Financial Engines examined nearly 1 million participant 401(k) portfolios from 82 plan sponsors, with a focus on three key dimensions of investor decision making: risk and diversification, company stock, and participant contributions.

Inappropriate Portfolios

According to the Financial Engines National 401(k) Evaluation, 38% of participants have portfolios with the highest levels of inefficiency and/or inappropriate risk (for example, a younger participant with an overly conservative portfolio, or an older participant with an overly aggressive portfolio). Another 31% have portfolios that have high levels of inefficiency and/or inappropriate risk, and the remaining 32% have portfolios that are efficient and risk appropriate, according to the evaluation.

Among those with portfolios with high risk levels, participants earning the lowest salaries are the most likely to make investing mistakes. Fifty-three percent of participants with annual salaries of less than $25,000 have a portfolio with very inappropriate risk and/or diversification, compared to 33% of those earning more than $100,000 per year.

A substantial proportion of participants also hold high concentrations of company stock; indeed, too much company stock is one common reason for inappropriate or inefficient portfolios, according to the evaluation.

High Concentrations In Company Stock

Among participants in plans with company stock as an investment option, 36% hold more than 20% of their portfolios in unrestricted company stock (assessed as a high risk), 11% hold between 10% and 20% in unrestricted company stock, and 53% hold less than 10% in unrestricted company stock.

In general, the older the participant, the more unrestricted company stock that they are likely to hold, according to the evaluation. One in four participants older than age 60 holds a portfolio with 50% or more invested in unrestricted company stock, while less than 13% of those younger than age 30 hold similar concentrations.

Salary also appears to be correlated with the amount of unrestricted company stock held in 401(k) portfolios, as those with very low salaries have portfolios that are significantly more concentrated in company stock compared to those with higher salaries. Fifty-four percent of participants with annual salaries of less than $25,000 hold more than 20% in company stock, compared to 27% of those earning more than $100,000 per year.

Inadequate Contributions

The Financial Engines evaluation reveals that 33% of active participants with an account balance fail to save enough to reach the employer match, while 60% who receive the full employer match do not save to the pretax maximum level allowed.
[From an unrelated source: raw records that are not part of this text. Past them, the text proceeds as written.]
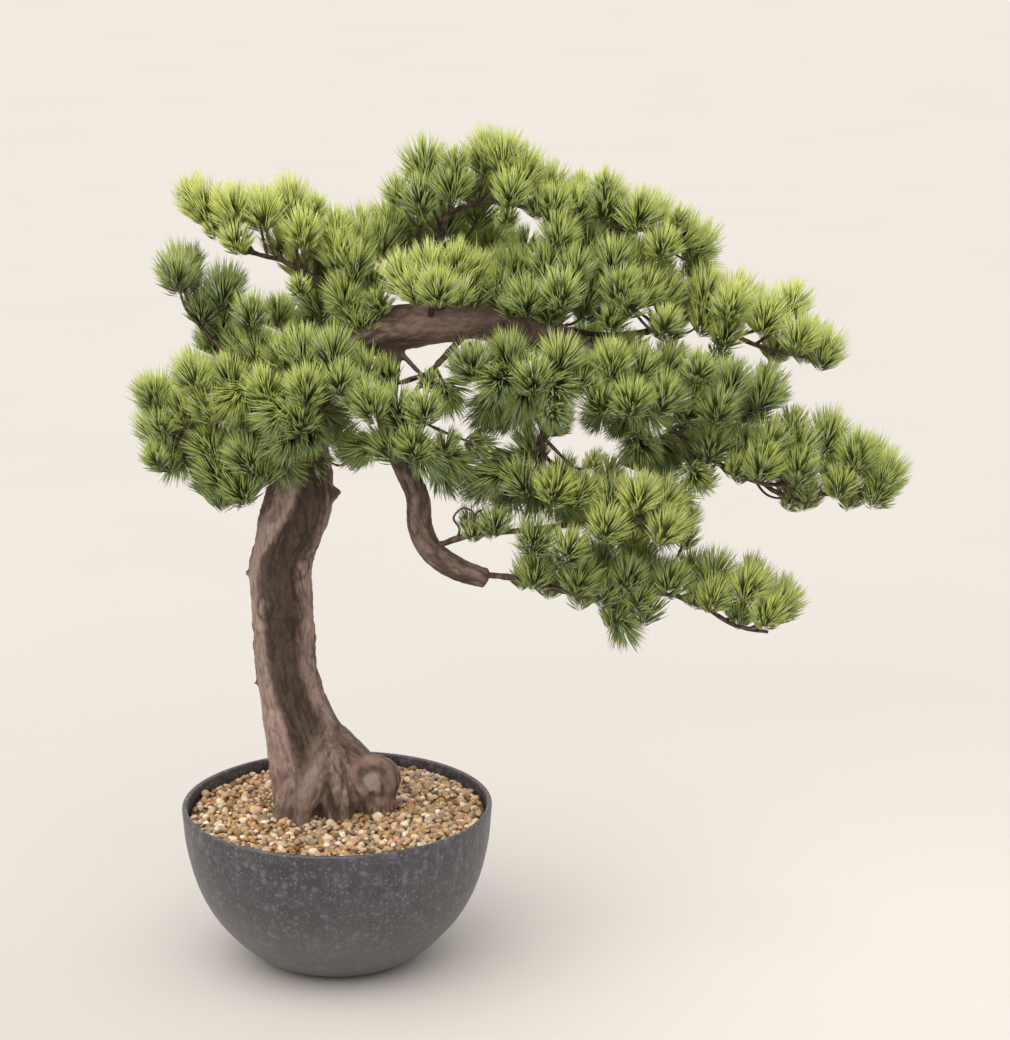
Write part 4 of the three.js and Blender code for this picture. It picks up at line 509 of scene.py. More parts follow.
def tube(P, R, sides=8, first=(0, -1, 0), base=0, wobble=None):
    """Closed tube along P with radii R: vertices and quads and end fans as triangles, plus each vertex's place along it in mm."""
    P = np.asarray(P, float)
    R = np.broadcast_to(np.asarray(R, float), (len(P),))
    T, N, B = frames(P, first)
    a = np.arange(sides) / sides * 2 * np.pi
    r = R[:, None] * np.ones(sides)
    if wobble is not None:
        r = r * wobble(len(P), sides)
    V = P[:, None] + r[..., None] * (np.cos(a)[None, :, None] * N[:, None] + np.sin(a)[None, :, None] * B[:, None])
    V = V.reshape(-1, 3)
    n = len(P)
    k = np.arange(n - 1)[:, None] * sides
    j = np.arange(sides)[None]
    j1 = (j + 1) % sides
    quads = np.stack([k + j, k + j1, k + sides + j1, k + sides + j], -1).reshape(-1, 4)
    tris = np.vstack([quads[:, [0, 1, 2]], quads[:, [0, 2, 3]]])
    c0, c1 = len(V), len(V) + 1
    end0 = P[0] - T[0] * R[0] * 0.35
    end1 = P[-1] + T[-1] * R[-1] * 0.35
    V = np.vstack([V, end0, end1])
    jj = np.arange(sides)
    jn = (jj + 1) % sides
    cap0 = np.stack([np.full(sides, c0), jn, jj], 1)
    last = (n - 1) * sides
    cap1 = np.stack([np.full(sides, c1), last + jj, last + jn], 1)
    s = np.r_[0, np.cumsum(np.linalg.norm(np.diff(P, axis=0), axis=1))]
    along = np.r_[np.repeat(s, sides), s[0], s[-1]]
    round_ = np.r_[np.tile(a, n), 0, 0]
    return V, np.vstack([tris, cap0, cap1]) + base, along, round_


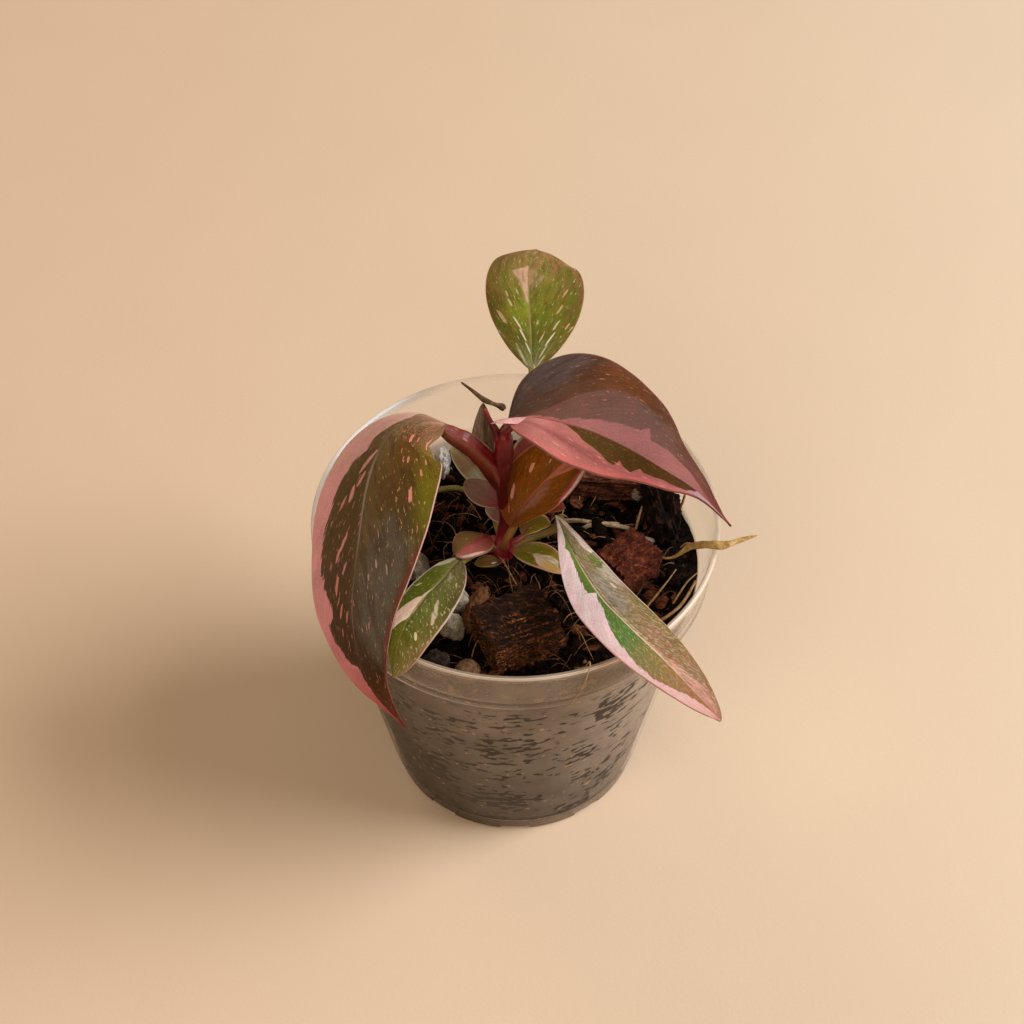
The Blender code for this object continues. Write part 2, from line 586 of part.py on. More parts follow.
def build_sheath(parts, seat):
    """The dry sheath: a thin upright spear of dead leaf behind the stem."""
    bm, _, _ = blade_surface(*SHEATH)
    sheath = add_object("dry_sheath", mesh_from(bm, "dry_sheath"), parts,
                        material("dry_sheath", (0.30, 0.19, 0.12), 0.7))
    solid = sheath.modifiers.new("thickness", "SOLIDIFY")
    solid.thickness = BLADE_THICKNESS * MM
    solid.offset = 0
    boolean(sheath, seat, "DIFFERENCE")


def build_strands(parts, seat):
    """Roots, fibres and the twig, each a tube cut where it enters the mix."""
    for name, points in STRANDS.items():
        strand = tube(name, spline(points, 3 * len(points) - 2), parts)
        strand.data.materials.append(material(name, STRAND_COLOURS[name], 0.7))
        boolean(strand, seat, "DIFFERENCE")


def main():
    """Build the whole plant in its pot."""
    clear_scene()
    parts = collection("potted_philodendron")
    cutters = collection("cutters")
    build_pot(parts, cutters)
    mix_seat = build_mix(parts, cutters)
    stem_seat = build_stem(parts, cutters)
    for name, sizes in LEAVES.items():
        build_leaf(name, **sizes, parts=parts, cutters=cutters, seats=(stem_seat, mix_seat))
    for name, sizes in CHUNKS.items():
        build_chunk(name, *sizes, parts=parts, seat=mix_seat)
    build_sheath(parts, mix_seat)
    build_strands(parts, mix_seat)


main()
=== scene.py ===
"""Looks of the potted philodendron: its leaves, stem, pot, potting mix and studio.

Sizes are in millimetres and are turned into metres where a mesh is made. A blade is
drawn along its midrib, with a left and a right half as seen from its base. Patterns
on a blade use its UV map: x runs from the left margin to the right one, and y from
the base to the tip.
"""

from __future__ import annotations

import logging
import math
import random
from collections.abc import Iterable
from dataclasses import dataclass
from enum import Enum

import bmesh
import bpy
import numpy as np
from mathutils import Matrix, Vector, noise

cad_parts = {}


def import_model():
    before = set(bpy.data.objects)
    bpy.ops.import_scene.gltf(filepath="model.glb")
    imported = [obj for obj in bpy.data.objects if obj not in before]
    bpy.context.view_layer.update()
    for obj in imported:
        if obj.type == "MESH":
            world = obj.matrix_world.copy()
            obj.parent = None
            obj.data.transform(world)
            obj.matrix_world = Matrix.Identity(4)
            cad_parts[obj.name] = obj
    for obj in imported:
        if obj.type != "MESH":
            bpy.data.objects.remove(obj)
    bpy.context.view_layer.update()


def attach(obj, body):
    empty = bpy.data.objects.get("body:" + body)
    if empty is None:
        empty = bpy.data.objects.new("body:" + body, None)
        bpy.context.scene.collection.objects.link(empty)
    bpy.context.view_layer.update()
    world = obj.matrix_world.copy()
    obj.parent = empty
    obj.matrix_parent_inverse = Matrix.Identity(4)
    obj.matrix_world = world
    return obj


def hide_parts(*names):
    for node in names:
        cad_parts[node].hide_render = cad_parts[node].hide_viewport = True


LOG = logging.getLogger("philodendron")
MM = 0.001

Point = tuple[float, ...]
Colour = tuple[float, float, float]
Shade = tuple[int, int, int]
Line = tuple[tuple[float, float], ...]
Tones = tuple[tuple[float, Colour], ...]


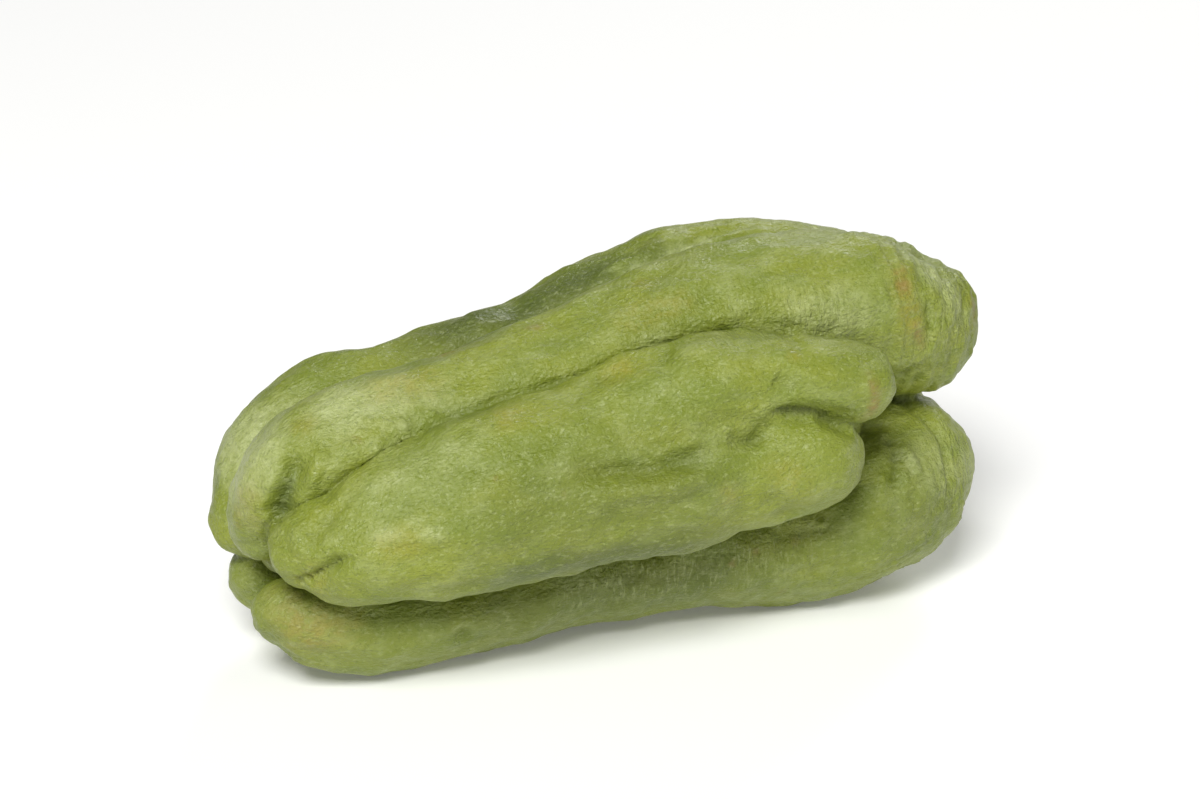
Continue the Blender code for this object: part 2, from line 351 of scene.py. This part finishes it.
class SquashShape(bpy.types.PropertyGroup):
    """How the fruit's skin is shaped"""

    sides: bpy.props.IntProperty(
        name="Lobe sides", description="Points round each lobe before the lobes join", default=96
    )
    rings: bpy.props.IntProperty(
        name="Lobe rings", description="Rings of points along each lobe", default=160
    )
    grain: bpy.props.FloatProperty(
        name="Grain",
        description="Spacing of the skin's points while it is shaped",
        default=0.55 * MM,
        unit="LENGTH",
        precision=5,
    )
    triangles: bpy.props.IntProperty(
        name="Triangles", description="How many triangles the finished skin has", default=190000
    )
    crease_depth: bpy.props.FloatProperty(
        name="Crease depth",
        description="How much deeper the creases between the lobes are pressed",
        default=0.9 * MM,
        unit="LENGTH",
        precision=5,
    )
    overlap: bpy.props.FloatProperty(
        name="Overlap",
        description="How deep a lobe's edge dips under the lobe that lies on it",
        default=1.5 * MM,
        unit="LENGTH",
        precision=5,
    )
    lumpiness: bpy.props.FloatProperty(
        name="Lumpiness", description="Scale of all lumps and wrinkles", default=1.0
    )


class SquashRind(bpy.types.PropertyGroup):
    """The rind's colours"""

    green: bpy.props.StringProperty(
        name="Green", description="Main colour of the rind, sRGB hex", default="#7F8A30"
    )
    deep_green: bpy.props.StringProperty(
        name="Deep green", description="Colour of the greener stretches", default="#707F28"
    )
    yellow_green: bpy.props.StringProperty(
        name="Yellow green", description="Colour of the riper stretches", default="#8A922F"
    )
    # Also the colour of the painted sheen along the upper fold and the top right edge, and of the
    # flecks that stand in part for glints.
    pale_green: bpy.props.StringProperty(
        name="Pale green", description="Colour of the waxy patches and flecks", default="#B4BC82"
    )
    # The colour of painted shade, down in the furrows and creases and over the stretches that lie in
    # shade; the pores take it as well.
    shade_green: bpy.props.StringProperty(
        name="Shade green", description="Colour down in the creases", default="#3F4C1C"
    )
    ochre: bpy.props.StringProperty(
        name="Ochre", description="Sun-warmed colour on the lobes' backs", default="#958C2E"
    )
    scar_brown: bpy.props.StringProperty(
        name="Scar brown", description="Colour of healed rubs and specks", default="#8C673F"
    )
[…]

Only 7% of all active participants save enough to come within $500 of the pretax IRS or plan maximum.

Younger participants and those with lower salaries or lower account balances are more likely to fail to maximize their contributions. Forty-eight percent of those younger than age 30 are failing to save enough to receive the full employer match, compared with 35% of those in their 30s, 31% in their 40s, 26% in their 50s and 28% of those older than age 60. In terms of salary, 63% of those earning less than $25,000 per year fail to save enough to receive the full employer match, compared to 24% of those with salaries between $50,000 and $75,000 and 12% of those with salaries greater than $100,000 per year.

Data included in the evaluation was collected from five 401(k) recordkeepers between March and June 2007. Generated from a subset of Financial Engines’ client base (primarily consisting of large plan sponsors with robust plans), the data reflect participants who invest their 401(k) plan portfolios on their own, those who receive investment advice, and those who have their 401(k) plan portfolios professionally managed.